Take the listing and print it in full, exactly as given.

* * *

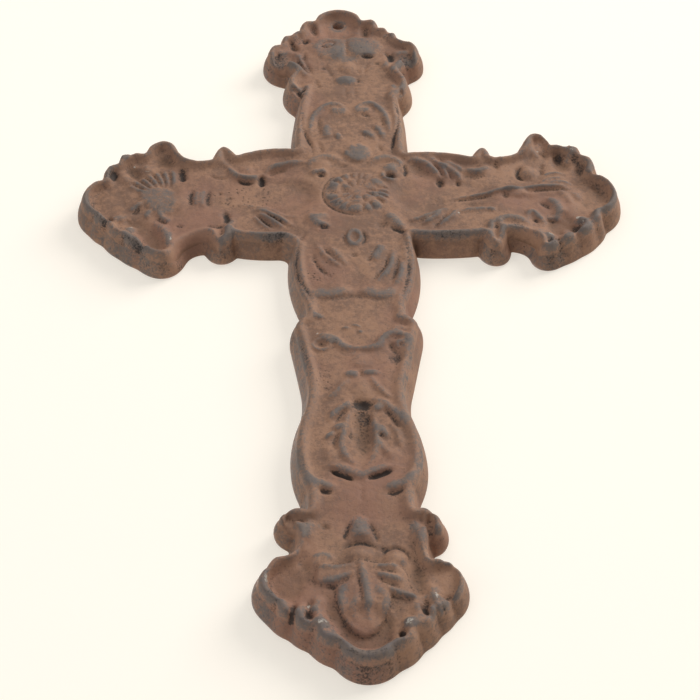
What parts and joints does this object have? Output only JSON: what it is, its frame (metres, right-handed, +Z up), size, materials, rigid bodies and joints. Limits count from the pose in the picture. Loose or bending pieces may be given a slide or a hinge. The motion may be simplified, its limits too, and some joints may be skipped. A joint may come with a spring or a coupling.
{
  "type": "cast iron wall cross",
  "caption": "Cast iron cross with lobed scrollwork ends and carved leaves, made to hang on a wall by the nail hole near its top.",
  "frame": {"origin": "the middle of the nail hole, on the back plane that rests against the wall", "axes": "+Z points up the upright as the cross hangs and is its longest way, the carved front faces -Y and the back faces +Y, +X is to the right seen from the front"},
  "size_m": [0.2185, 0.012, 0.346],
  "materials": {
    "iron": "rough as cast, brown rust with dark worn ridges"
  },
  "bodies": {
    "root": {"cross": "iron"}
  },
  "joints": []
}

* * *

◆ **SOLUTION BELOW**
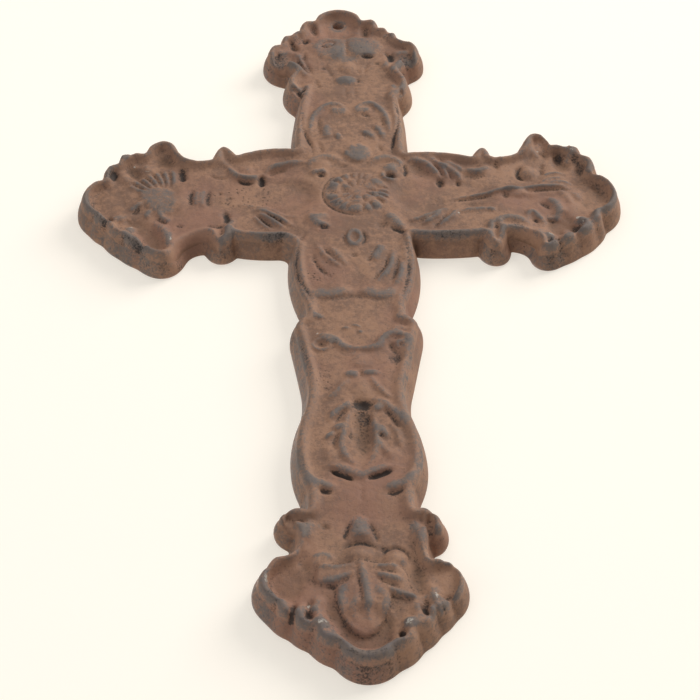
What parts and joints does this object have? Output only JSON: what it is, its frame (metres, right-handed, +Z up), size, materials, rigid bodies and joints. Limits count from the pose in the picture. Loose or bending pieces may be given a slide or a hinge. The motion may be simplified, its limits too, and some joints may be skipped. A joint may come with a spring or a coupling.
{
  "type": "cast iron wall cross",
  "caption": "Cast iron cross with lobed scrollwork ends and carved leaves, made to hang on a wall by the nail hole near its top.",
  "frame": {"origin": "the middle of the nail hole, on the back plane that rests against the wall", "axes": "+Z points up the upright as the cross hangs and is its longest way, the carved front faces -Y and the back faces +Y, +X is to the right seen from the front"},
  "size_m": [0.2185, 0.012, 0.346],
  "materials": {
    "iron": "rough as cast, brown rust with dark worn ridges"
  },
  "bodies": {
    "root": {"cross": "iron"}
  },
  "joints": []
}